— begin —

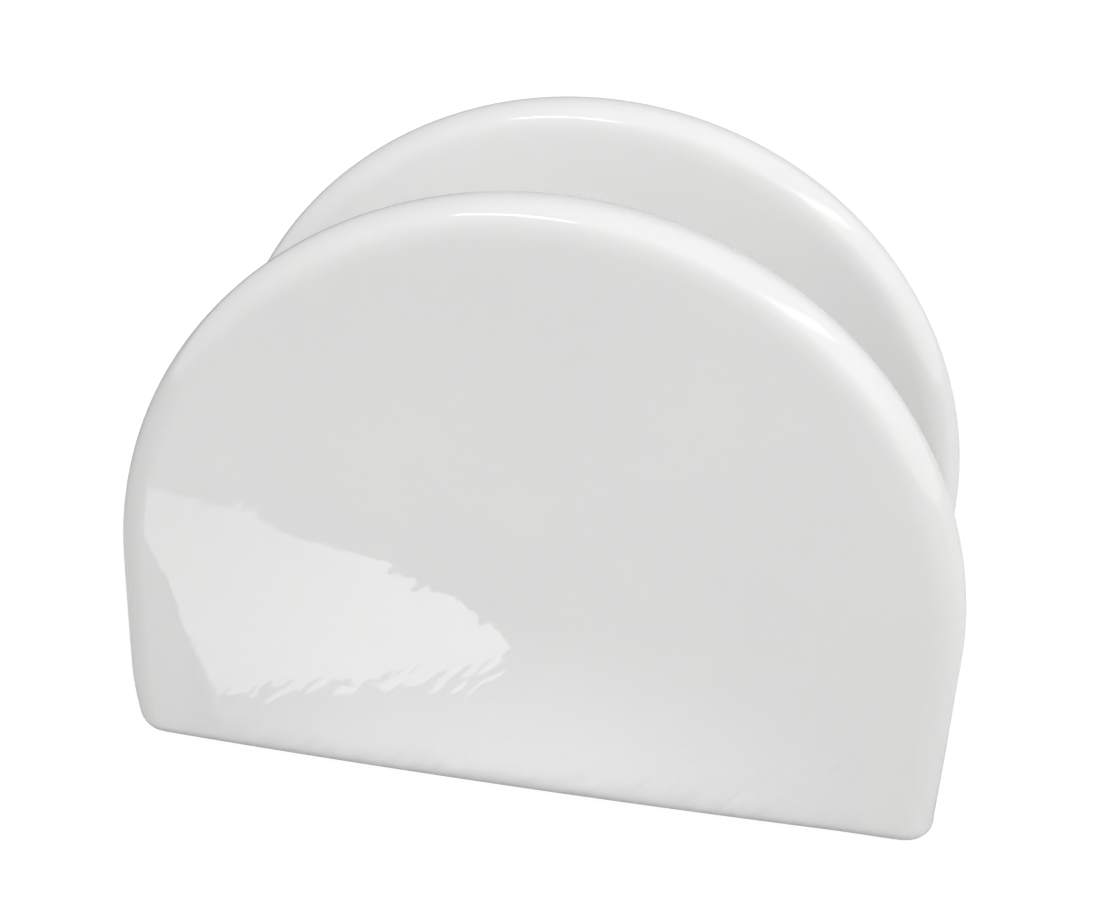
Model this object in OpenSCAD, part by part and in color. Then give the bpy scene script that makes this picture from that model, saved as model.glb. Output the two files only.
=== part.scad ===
// Napkin holder in glazed white porcelain: two hollow half-moon walls stand on bare feet,
// and a floor joined to them with slip carries the napkins.
// Frame: X along the walls, Y through them, Z up. Origin: centre of the footprint, on the table.

/* [Walls] */
// Width of each wall, from side to side
wall_w = 120; // [100:1:140]
// Height of the upright sides, from the underside of the wall to the start of its arch
straight_h = 29; // [20:1:50]
// Thickness of each wall at its full-round edge
wall_t = 10; // [9:0.5:14]
// How far the middle of the outer face stands proud of a flat one
face_bow = 1; // [0.5:0.1:3]
// Rounding of the lower edge, all the way round
base_round = 2.5; // [1.5:0.1:3]
// Thickness of the cast skin round the hollow
skin = 3; // [2.4:0.1:3.5]
// Diameter of the air vent under each hollow
vent_d = 2.4; // [1.6:0.1:3]

/* [Floor] */
// Clear space between the walls
gap = 36; // [24:1:50]
// Thickness of the floor
floor_t = 5.5; // [4:0.5:8]
// How far the ends of the floor stand in from the sides of the walls
floor_set_in = 8; // [7:0.5:20]
// Radius of the cove where the floor meets a wall
seam_r = 4; // [2:0.5:6]
// Thickness of the slip left at the two edges of a cove
seam_lip = 0.2; // [0.1:0.1:0.5]

/* [Feet] */
// Height of the bare foot under each wall
foot_h = 1; // [0.6:0.1:2]
// How far the foot stands in from where the rounding of the lower edge ends
foot_set_in = 0.4; // [0.2:0.1:0.6]

/* [Hidden] */
$fn = 64;

// The bowed face is an arc of so large a radius that it needs finer steps than the rest
bow_fn = 720;
// Overrun of every cut
over = 1;

// Full-round edge, and how far its centre line lies from the middle of the wall
edge_r = wall_t / 2;
nose_x = wall_w / 2 - edge_r;

// The bowed face runs into both round sides without a break: the two arcs share their end normals
core_r = (nose_x * nose_x + face_bow * face_bow) / (2 * face_bow);
bow_angle = asin(nose_x / core_r);
bow_y = core_r - face_bow;

// Middle of each wall, underside of the floor, and centre line of the floor's full-round ends
wall_y = (gap + wall_t) / 2;
floor_z = foot_h + base_round;
floor_nose_x = wall_w / 2 - floor_set_in - floor_t / 2;

// Plan of what lies between the two radii on which the bowed face ends
module bow_wedge() {
    reach = edge_r + face_bow + over;
    polygon([
        [-nose_x, 0],
        [nose_x, 0],
        [nose_x + reach * sin(bow_angle), -reach * cos(bow_angle)],
        [-nose_x - reach * sin(bow_angle), -reach * cos(bow_angle)]
    ]);
}

// Plan section of a wall, drawn in from its surface by inset: bowed face at -Y, flat face at +Y
module wall_section(inset = 0) {
    for (x = [-nose_x, nose_x]) translate([x, 0]) circle(edge_r - inset);
    translate([-nose_x, 0]) square([2 * nose_x, edge_r - inset]);
    intersection() {
        translate([0, bow_y]) circle(core_r + edge_r - inset, $fn = bow_fn);
        bow_wedge();
    }
}

// Half of that section turned through half a circle: the arch of a wall, from the spring line up
module wall_arch(inset = 0) {
    rotate([90, 0, 0]) rotate_extrude(angle = 180) intersection() {
        mirror([0, 1]) wall_section(inset);
        translate([0, -wall_t]) square([wall_w, 2 * wall_t]);
    }
}

// Upright slice through the lower edge of a wall, from one distance to another, rounded below
module edge_profile(from, to) {
    translate([from, base_round]) square([to - from, base_round]);
    translate([from, 0]) square([to - base_round - from, base_round]);
    intersection() {
        translate([to - base_round, base_round]) circle(base_round);
        translate([to - base_round, 0]) square(base_round);
    }
}

// The rounded lower edge of a wall, lapping up its plain sides by as much as its rounding
module wall_lower_edge() {
    // Full-round sides
    for (x = [-nose_x, nose_x]) translate([x, 0, 0]) rotate_extrude() edge_profile(0, edge_r);
    // Bowed outer face
    intersection() {
        translate([0, bow_y, 0]) rotate_extrude($fn = bow_fn) edge_profile(core_r - edge_r, core_r + edge_r);
        linear_extrude(2 * base_round) bow_wedge();
    }
    // Flat inner face
    translate([-nose_x, 0, 0]) rotate([90, 0, 90])
        linear_extrude(2 * nose_x) edge_profile(-face_bow, edge_r);
}

// One wall, its underside at zero: a cast shell round one hollow, open to the air at a small vent
module wall() {
    difference() {
        union() {
            translate([0, 0, straight_h]) wall_arch();
            translate([0, 0, base_round]) linear_extrude(straight_h - base_round) wall_section();
            wall_lower_edge();
        }
        union() {
            translate([0, 0, straight_h]) wall_arch(skin);
            translate([0, 0, skin]) linear_extrude(straight_h - skin) wall_section(skin);
        }
        translate([0, 0, -over]) cylinder(d = vent_d, h = skin + 2 * over);
    }
}

// Bare foot: a straight strip with round ends, just inside the flat underside of a wall,
// with the vent coming through
module foot() {
    foot_r = edge_r - base_round - foot_set_in;
    difference() {
        union() {
            for (x = [-nose_x, nose_x]) translate([x, 0, 0]) cylinder(r = foot_r, h = foot_h);
            translate([-nose_x, -foot_r, 0]) cube([2 * nose_x, 2 * foot_r, foot_h]);
        }
        translate([0, 0, -over]) cylinder(d = vent_d, h = foot_h + 2 * over);
    }
}

// Cove of slip between the face of a wall, at zero along X, and the floor, at zero along Y
module cove() {
    difference() {
        square(seam_r + seam_lip);
        translate([seam_r + seam_lip, seam_r + seam_lip]) circle(seam_r);
    }
}

// One seam: a cove along the floor that turns down round each of its ends
module seam() {
    translate([0, -gap / 2, floor_z + floor_t / 2]) {
        translate([-floor_nose_x, 0, floor_t / 2]) rotate([90, 0, 90])
            linear_extrude(2 * floor_nose_x) cove();
        for (side = [0, 1]) mirror([side, 0, 0]) translate([floor_nose_x, 0, 0])
            rotate([90, 0, 0]) rotate_extrude(angle = 90)
                translate([floor_t / 2, 0]) mirror([0, 1]) rotate(90) mirror([0, 1]) cove();
    }
}

module front_wall() {
    color("whitesmoke") translate([0, -wall_y, foot_h]) wall();
}

module rear_wall() {
    color("whitesmoke") mirror([0, 1, 0]) translate([0, -wall_y, foot_h]) wall();
}

module floor_slab() {
    color("white") translate([0, gap / 2, floor_z + floor_t / 2]) rotate([90, 0, 0]) linear_extrude(gap) {
        for (x = [-floor_nose_x, floor_nose_x]) translate([x, 0]) circle(d = floor_t);
        translate([-floor_nose_x, -floor_t / 2]) square([2 * floor_nose_x, floor_t]);
    }
}

module front_foot() {
    color("linen") translate([0, -wall_y, 0]) foot();
}

module rear_foot() {
    color("linen") mirror([0, 1, 0]) translate([0, -wall_y, 0]) foot();
}

module front_seam() {
    color("snow") seam();
}

module rear_seam() {
    color("snow") mirror([0, 1, 0]) seam();
}

front_wall();
rear_wall();
floor_slab();
front_foot();
rear_foot();
front_seam();
rear_seam();
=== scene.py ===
"""Looks of a napkin holder in glazed white porcelain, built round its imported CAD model."""

import math

import bmesh
import bpy
from mathutils import Matrix, Quaternion, Vector, noise


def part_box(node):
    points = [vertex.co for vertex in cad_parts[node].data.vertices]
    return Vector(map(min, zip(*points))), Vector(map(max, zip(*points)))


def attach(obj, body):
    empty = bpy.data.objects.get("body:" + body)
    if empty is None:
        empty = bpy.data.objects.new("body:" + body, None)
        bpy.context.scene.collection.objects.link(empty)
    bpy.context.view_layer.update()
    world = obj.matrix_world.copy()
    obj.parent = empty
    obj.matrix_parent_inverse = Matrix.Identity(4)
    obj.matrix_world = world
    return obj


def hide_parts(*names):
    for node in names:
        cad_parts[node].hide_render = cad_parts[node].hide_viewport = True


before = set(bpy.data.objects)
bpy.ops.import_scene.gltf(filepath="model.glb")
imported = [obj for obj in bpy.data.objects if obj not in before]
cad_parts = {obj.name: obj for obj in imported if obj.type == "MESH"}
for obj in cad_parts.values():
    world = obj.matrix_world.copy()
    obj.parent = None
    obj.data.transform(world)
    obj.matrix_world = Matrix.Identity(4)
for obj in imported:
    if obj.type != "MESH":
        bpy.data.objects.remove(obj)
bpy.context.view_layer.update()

# Walls
# Two half-moons, slip cast hollow in white porcelain and fired under a clear glossy glaze.
# A softly bowed outer face runs over a full-round rim into the flat inner face, the lower
# edge is rounded off, and a small vent below lets the air out of the hollow in the kiln.
MM = 0.001
RIM_R = 5 * MM
BOW = 1 * MM
LOWER_EDGE_R = 2.5 * MM
SKIN = 3 * MM
VENT_R = 1.2 * MM
wall_low, wall_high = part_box("front_wall")
ARCH_R = wall_high.x
NOSE_X = ARCH_R - RIM_R
FOOT_H = wall_low.z
SPRING_Z = wall_high.z - ARCH_R
SPRING_H = SPRING_Z - FOOT_H
INNER_Y = wall_high.y

# The casting shrank a little more at its foot than at the spring of the arch, and unevenly: it
# is drawn in more at one end than at the other, most of all in the last centimetre. The powers
# say how fast that dies out, up the wall and from its ends towards its middle
DRAW_IN_MORE = 0.5 * MM
DRAW_IN_LESS = 0.22 * MM
DRAW_IN_POWER = 1.5
CORNER_IN = 1.3 * MM
CORNER_H = 10 * MM
CORNER_POWER = 1.8
END_POWER = 4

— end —

Your instructions: Begin with the line containing "obj.parent = empty" and end with the line containing "INNER_Y = wall_high.y"; repeat every line from start to finish exactly, and nothing outside them.

Answer to this exercise:
    obj.parent = empty
    obj.matrix_parent_inverse = Matrix.Identity(4)
    obj.matrix_world = world
    return obj


def hide_parts(*names):
    for node in names:
        cad_parts[node].hide_render = cad_parts[node].hide_viewport = True


before = set(bpy.data.objects)
bpy.ops.import_scene.gltf(filepath="model.glb")
imported = [obj for obj in bpy.data.objects if obj not in before]
cad_parts = {obj.name: obj for obj in imported if obj.type == "MESH"}
for obj in cad_parts.values():
    world = obj.matrix_world.copy()
    obj.parent = None
    obj.data.transform(world)
    obj.matrix_world = Matrix.Identity(4)
for obj in imported:
    if obj.type != "MESH":
        bpy.data.objects.remove(obj)
bpy.context.view_layer.update()

# Walls
# Two half-moons, slip cast hollow in white porcelain and fired under a clear glossy glaze.
# A softly bowed outer face runs over a full-round rim into the flat inner face, the lower
# edge is rounded off, and a small vent below lets the air out of the hollow in the kiln.
MM = 0.001
RIM_R = 5 * MM
BOW = 1 * MM
LOWER_EDGE_R = 2.5 * MM
SKIN = 3 * MM
VENT_R = 1.2 * MM
wall_low, wall_high = part_box("front_wall")
ARCH_R = wall_high.x
NOSE_X = ARCH_R - RIM_R
FOOT_H = wall_low.z
SPRING_Z = wall_high.z - ARCH_R
SPRING_H = SPRING_Z - FOOT_H
INNER_Y = wall_high.y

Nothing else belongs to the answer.